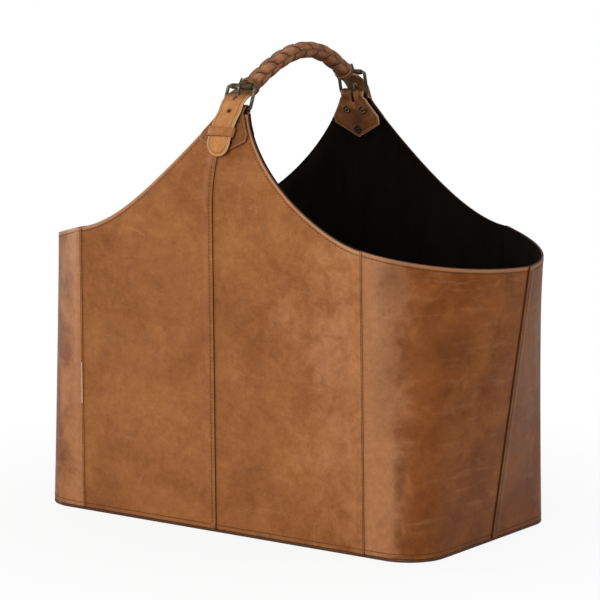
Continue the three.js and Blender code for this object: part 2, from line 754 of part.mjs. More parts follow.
function rodAlong(points, radius, sides, steps) {
  const shape = new THREE.Shape();
  for (let k = 0; k < sides; k += 1) {
    const turn = 2 * Math.PI * k / sides;
    const corner = [radius * Math.cos(turn), radius * Math.sin(turn)];
    if (k === 0) {
      shape.moveTo(...corner);
    } else {
      shape.lineTo(...corner);
    }
  }
  return new THREE.ExtrudeGeometry(shape, { steps, extrudePath: smoothCurve(points) });
}

function prongGeometry() {
  const width = 2 * PRONG_EYE_HALF_WIDTH;
  const eye = bushGeometry(PRONG_EYE_BORE_RADIUS, PRONG_EYE_RADIUS, width, RIVET_SIDES);
  eye.rotateZ(Math.PI / 2);
  const restOut = ROLLER_RADIUS + PRONG_REST_GAP + PRONG_RADIUS;
  const rootShare = 0.8;
  const rootUp = PRONG_EYE_RADIUS * rootShare;
  const points = [
    new THREE.Vector3(0, -CROSSING_OUT * rootUp / CROSSING_UP, rootUp),
    new THREE.Vector3(0, -CROSSING_OUT, CROSSING_UP),
    new THREE.Vector3(0, -restOut, BUCKLE_PITCH),
    new THREE.Vector3(0, -restOut + PRONG_TIP_DROOP, BUCKLE_PITCH + PRONG_TIP_REACH),
  ];
  return joined(eye, rodAlong(points, PRONG_RADIUS, WIRE_SIDES, PRONG_STEPS));
}

function addBuckle(group, name, side) {
  const buckle = new THREE.Group();
  const frame = buckleFrame(side);
  buckle.position.copy(frame.bar);
  buckle.rotation.x = -frame.tilt;
  addPiece(buckle, `${name}_buckle_frame`, wireFrameGeometry(), BUCKLE_LOOK);
  const straight = 2 * (BUCKLE_INNER_HALF_WIDTH - BUCKLE_CORNER_RADIUS + WIRE_RADIUS);
  const length = straight - ROLLER_SIDE_GAP;
  const roller = bushGeometry(ROLLER_BORE_RADIUS, ROLLER_RADIUS, length, ROUND_SIDES);
  const rollerMesh = addPiece(buckle, `${name}_roller`, roller.rotateZ(Math.PI / 2), BUCKLE_LOOK);
  rollerMesh.position.z = BUCKLE_PITCH;
  addPiece(buckle, `${name}_prong`, prongGeometry(), BUCKLE_LOOK);
  group.add(buckle);
}

// Strap and keeper

// The handle's end on one side, in that half's own place, with its direction into the strap
function handleEnd(side, angleDegrees) {
  const angle = THREE.MathUtils.degToRad(angleDegrees);
  const point = buckleFrame(side).at(HANDLE_END_UP, -HANDLE_END_INSIDE);
  const away = new THREE.Vector3(0, -Math.cos(angle), -Math.sin(angle));
  return { point, away, angle };
}

function strapCurve(side, end) {
  const buckle = buckleFrame(side);
  const keeperZ = side.peakZ - KEEPER_DROP;
  const tipZ = side.peakZ - STRAP_TIP_DROP;
  const onWall = (z) => offsetPoint(side, z, strapOffset(side, z));
  const tip = offsetPoint(side, tipZ, strapTipOffset(side, tipZ));
  return smoothCurve([
    end.point.clone().addScaledVector(end.away, -NECK_LENGTH),
    end.point,
    buckle.at(CROSSING_UP, CROSSING_OUT),
    buckle.at(BRIDGE_UP, BRIDGE_OUT),
    buckle.at(-BOW_DOWN, BOW_OUT),
    onWall(keeperZ + KEEPER_BAND),
    onWall(keeperZ),
    onWall(keeperZ - KEEPER_BAND),
    tip,
  ]);
}

function lengthAtHeight(curve, z) {
  const points = curve.getSpacedPoints(CURVE_DIVISIONS);
  const found = points.findIndex((point) => point.z < z);
  return curve.getLength() * found / CURVE_DIVISIONS;
}

function strapGeometry(side, end) {
  const curve = strapCurve(side, end);
  const total = curve.getLength();
  const half = STRAP_WIDTH / 2;
  const halfWidth = (length) => {
    const fromTip = total - length;
    const flare = THREE.MathUtils.smoothstep(length, NECK_LENGTH, NECK_LENGTH + STRAP_FLARE_LENGTH);
    const inTip = Math.max(0, 1 - fromTip / STRAP_TIP_RADIUS);
    const rounded = half - STRAP_TIP_RADIUS + STRAP_TIP_RADIUS * Math.sqrt(1 - inTip ** 2);
    return Math.min(rounded, NECK_HALF_WIDTH + (half - NECK_HALF_WIDTH) * flare);
  };
  const rows = [() => 0, () => NECK_LENGTH];
  const tipStart = total - STRAP_TIP_RADIUS;
  for (let i = 1; i < STRAP_ROWS; i += 1) {
    rows.push(() => NECK_LENGTH + (tipStart - NECK_LENGTH) * i / STRAP_ROWS);
  }
  STRAP_TIP_SHARES.forEach((share) => rows.push(() => total - share * STRAP_TIP_RADIUS));
  const strip = stripGeometry(curve, rows, STRAP_COLUMN_SHARES, halfWidth, STRAP);
  return cutFrom(strip, strapCuts(side, curve));
}

// The long slot that the prong comes through, and the spare hole below it
function strapCuts(side, curve) {
  const total = curve.getLength();
  const crossing = lengthAtHeight(curve, buckleFrame(side).at(CROSSING_UP, CROSSING_OUT).z);
  const cutterAt = (length, shape) => {
    const cutter = new THREE.ExtrudeGeometry(shape, { depth: CUT_OVERRUN, bevelEnabled: false });
    cutter.translate(0, 0, -CUT_OVERRUN / 2);
    const tangent = curve.getTangentAt(length / total);
    const across = new THREE.Vector3(1, 0, 0);
    const normal = across.clone().cross(tangent);
    const matrix = new THREE.Matrix4().makeBasis(across, tangent, normal);
    return cutter.applyMatrix4(matrix.setPosition(curve.getPointAt(length / total)));
  };
  const slot = new THREE.Shape();
  const reach = PRONG_SLOT_HALF_WIDTH;
  slot.absarc(0, PRONG_SLOT_BELOW - reach, reach, 0, Math.PI, false);
  slot.absarc(0, reach - PRONG_SLOT_ABOVE, reach, Math.PI, 2 * Math.PI, false);
  const hole = new THREE.Shape();
  hole.absarc(0, 0, HOLE_RADIUS, 0, 2 * Math.PI, false);
  return [cutterAt(crossing, slot), cutterAt(crossing + HOLE_PITCH, hole)];
}

function roundedBox(halfWidth, low, high) {
  const radius = KEEPER_CORNER_RADIUS;
  const shape = new THREE.Shape();
  shape.absarc(halfWidth - radius, low + radius, radius, -Math.PI / 2, 0, false);
  shape.absarc(halfWidth - radius, high - radius, radius, 0, Math.PI / 2, false);
  shape.absarc(radius - halfWidth, high - radius, radius, Math.PI / 2, Math.PI, false);
  shape.absarc(radius - halfWidth, low + radius, radius, Math.PI, 1.5 * Math.PI, false);
  return shape;
}

function keeperGeometry() {
  const innerHalf = (STRAP_WIDTH + KEEPER_CLEARANCE) / 2;
  const innerReach = (STRAP + KEEPER_CLEARANCE) / 2;
  const outerHalf = innerHalf + KEEPER_FRONT;
  const outline = roundedBox(outerHalf, -innerReach - KEEPER_BACK, innerReach + KEEPER_FRONT);
  const opening = new THREE.Path();
  opening.moveTo(-innerHalf, -innerReach);
  opening.lineTo(-innerHalf, innerReach);
  opening.lineTo(innerHalf, innerReach);
  opening.lineTo(innerHalf, -innerReach);
  opening.closePath();
  outline.holes.push(opening);
  const settings = { depth: KEEPER_BAND, bevelEnabled: false, curveSegments: KEEPER_CORNER_STEPS };
  return new THREE.ExtrudeGeometry(outline, settings).translate(0, 0, -KEEPER_BAND / 2);
}

function addStrap(group, name, side, end) {
  addPiece(group, `${name}_strap`, strapGeometry(side, end), STRAP_LOOK);
  const keeperZ = side.peakZ - KEEPER_DROP;
  const frame = middleFrame(side, keeperZ);
  const keeper = addPiece(group, `${name}_keeper`, keeperGeometry(), LEATHER_LOOK);
  const matrix = new THREE.Matrix4().makeBasis(new THREE.Vector3(-1, 0, 0), frame.out, frame.up);
  const centre = offsetPoint(side, keeperZ, strapOffset(side, keeperZ));
  keeper.applyMatrix4(matrix.setPosition(centre));
}

// Handle: the back end is turned into the front half's place

function handleCurve(front, back) {
  const frontArm = front.away.clone().multiplyScalar(-HANDLE_FRONT_ARM).add(front.point);
  const backPoint = turned(back.point);
  const backArm = turned(back.away).multiplyScalar(-HANDLE_BACK_ARM).add(backPoint);
  return new THREE.CubicBezierCurve3(front.point, frontArm, backArm, backPoint);
}

const turned = (point) => new THREE.Vector3(-point.x, -point.y, point.z);

function circleShape(radius, sides) {
  const shape = new THREE.Shape();
  shape.absarc(0, 0, radius, 0, 2 * Math.PI, false);
  const corners = shape.getSpacedPoints(sides).slice(0, sides);
  return new THREE.Shape(corners);
}

function collarPlacement(end) {
  const up = end.away.clone().negate();
  const across = new THREE.Vector3(1, 0, 0);
  const matrix = new THREE.Matrix4().makeBasis(across, up, across.clone().cross(up));
  return matrix.setPosition(end.point.clone().addScaledVector(up, COLLAR_LENGTH / 2));
}

function addHandle(group, ends) {
  const curve = handleCurve(ends.front, ends.back);
  const ring = circleShape(BRAID_RADIUS, ROUND_SIDES);
  ring.holes.push(circleShape(CORE_RADIUS + CORE_GAP, ROUND_SIDES));
  const sleeve = new THREE.ExtrudeGeometry(ring, { steps: HANDLE_STEPS, extrudePath: curve });
  addPiece(group, "handle_braid", sleeve, BRAID_LOOK);
  const setback = CORE_SETBACK / curve.getLength();
  const places = [];
  for (let i = 0; i <= HANDLE_STEPS; i += 1) {
    places.push(curve.getPointAt(setback + (1 - 2 * setback) * i / HANDLE_STEPS));
  }
  const core = rodAlong(places, CORE_RADIUS, WIRE_SIDES, HANDLE_STEPS);
  addPiece(group, "handle_core", core, END_LEATHER_LOOK);
}

function addCollar(group, name, end) {
  const bore = BRAID_RADIUS + COLLAR_GAP;
  const ring = bushGeometry(bore, bore + COLLAR, COLLAR_LENGTH, ROUND_SIDES);
  const collar = addPiece(group, `${name}_collar`, ring, BRAID_LOOK);
  collar.applyMatrix4(collarPlacement(end));
}

// Whole basket

function buildBasket() {
  const basket = new THREE.Group();
  const ends = {
    front: handleEnd(SIDES.front, HANDLE_FRONT_TILT),
    back: handleEnd(SIDES.back, HANDLE_BACK_TILT),
  };
  addBase(basket);
  for (const [name, side] of Object.entries(SIDES)) {
    const half = new THREE.Group();
    half.rotation.z = side.turn;
    addLongSide(half, name, side);
    addEnds(half, name, side);
    addChape(half, name, side);
    addBuckle(half, name, side);
    addStrap(half, name, side, ends[name]);
    addCollar(half, name, ends[name]);
    basket.add(half);
  }
  addHandle(basket, ends);
  return basket;
}

export default buildBasket();
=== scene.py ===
"""Leather magazine basket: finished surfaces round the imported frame, in metres.

The frame gives the places. The classes below make the leather panels with their lap seams, the linings, the
sole, the folded tabs, rivets, buckles, straps and the plaited handle, sew the rows of stitches, dress each
piece in its finish, and set up a plain white studio with the camera at the photograph's angle.
"""

import logging
import math
from dataclasses import dataclass, field
from enum import Enum
from typing import Callable, Sequence

import bpy
import numpy as np
from mathutils import Matrix, Vector


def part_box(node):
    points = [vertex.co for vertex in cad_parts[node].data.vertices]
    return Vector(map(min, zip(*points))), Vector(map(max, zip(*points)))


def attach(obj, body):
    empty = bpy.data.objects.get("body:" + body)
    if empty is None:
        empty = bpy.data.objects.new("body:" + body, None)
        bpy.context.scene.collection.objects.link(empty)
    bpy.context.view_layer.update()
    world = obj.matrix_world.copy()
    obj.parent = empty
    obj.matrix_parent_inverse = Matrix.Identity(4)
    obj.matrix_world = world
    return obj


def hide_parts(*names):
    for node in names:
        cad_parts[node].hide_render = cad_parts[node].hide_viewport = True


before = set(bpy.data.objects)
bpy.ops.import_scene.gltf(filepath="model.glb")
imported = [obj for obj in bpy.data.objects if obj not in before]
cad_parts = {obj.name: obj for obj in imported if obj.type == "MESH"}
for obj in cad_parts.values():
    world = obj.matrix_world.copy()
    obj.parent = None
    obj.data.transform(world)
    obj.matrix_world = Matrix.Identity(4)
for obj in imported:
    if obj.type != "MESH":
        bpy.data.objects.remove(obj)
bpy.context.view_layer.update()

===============

Reproduce exactly, and only, the lines from the one that contains "addStrap(half, name, side, ends[name]);" down to the one that contains "frame, in metres.", both ends included.

    addStrap(half, name, side, ends[name]);
    addCollar(half, name, ends[name]);
    basket.add(half);
  }
  addHandle(basket, ends);
  return basket;
}

export default buildBasket();
=== scene.py ===
"""Leather magazine basket: finished surfaces round the imported frame, in metres.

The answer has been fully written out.